Pages

Tuesday, September 13, 2011

"Protect Our Right to Anonymity", Jeffrey Rosen

I don't usually link to editorials, but those of us who value our privacy are vastly outnumbered by the rest of you who have made social media such a rip-roaring success so we have to work hard to redress the imbalance. Rosen's New York Times piece points out that if the Supreme Court backs the police's warrantless use of a GPS device in United States v. Jones, it will open the door for law enforcement to conduct warrantless tracking and surveillance in many different contexts.
For what’s at stake in the Supreme Court case is more than just the future of GPS tracking: there’s also online surveillance. Facebook, for example, announced in June that it was implementing face-recognition technology that scans all the photos in its database and automatically suggests identifying tags that match every face with a name. (After a public outcry, Facebook said that users could opt out of the tagging system.) With the help of this kind of photo tagging, law enforcement officials could post on Facebook a photo of, say, an anonymous antiwar protester and identify him.
The Volokh Conspiracy has a good brief summary of the government's reasoning in support of the police's actions and the Fourth Amendment issues in question.

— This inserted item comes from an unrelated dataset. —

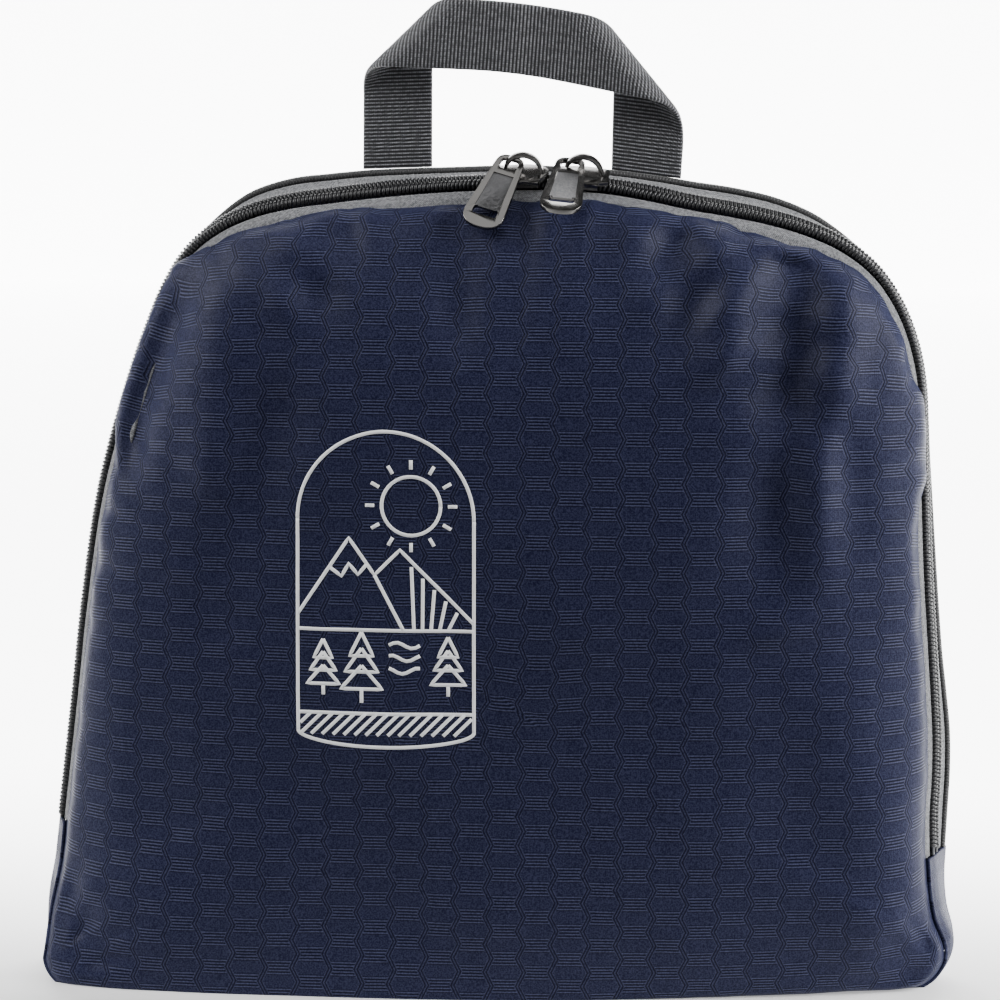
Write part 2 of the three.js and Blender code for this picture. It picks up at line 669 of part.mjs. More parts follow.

I have a trait common to introverts: I like my privacy. I think that my wishes, since they don't interfere with anyone else's, should be respected. Nevertheless, consider for a moment why privacy matters to you even if you think it doesn't.

Should it be easy for somebody, cop or not, to find out that you ducked out of work early to meet your lover, rather than because you were ill as you claimed?

Maybe you object to that example because it involves lying to your coworkers, sex outside marriage and, if you're already married, adultery. I say that the only ones who have the right to know what's going on are you, your lover and if applicable your spouse (certainly not the police, no matter what regressive laws are on the books), but okay, let's try a different scenario. Do others have the right to know that on Saturday mornings you drive to your therapy session, rather than rake leaves or shop or whatever else people assume you do?

You have an old high school friend with a drug problem. The cops think he has gone beyond using and could lead them to a major dealer. They know you drive him to his outpatient counseling and want to know if you take him elsewhere too, so they tag your car with a GPS device (it's cheaper than assigning officers to follow you 24/7), not bothering with a judge and warrant. It turns out your friend has no connection to the dealer, but the cops now have a record of your (technically illegal) work distributing food to the homeless in your car. Is it right that the police gained their information in this way?

What do you do that you don't blazon forth to the world?

Do you have habits or fetishes that don't harm anyone else, but that you'd rather keep to yourself?

Do you think that your lawful movements are your own business?

I don't think anybody leads a fully public life. I don't think anyone could stand to lead a fully public life. Yet that's where we're headed unless we start pushing back against the loss of our privacy that is happening one little law and court case at a time.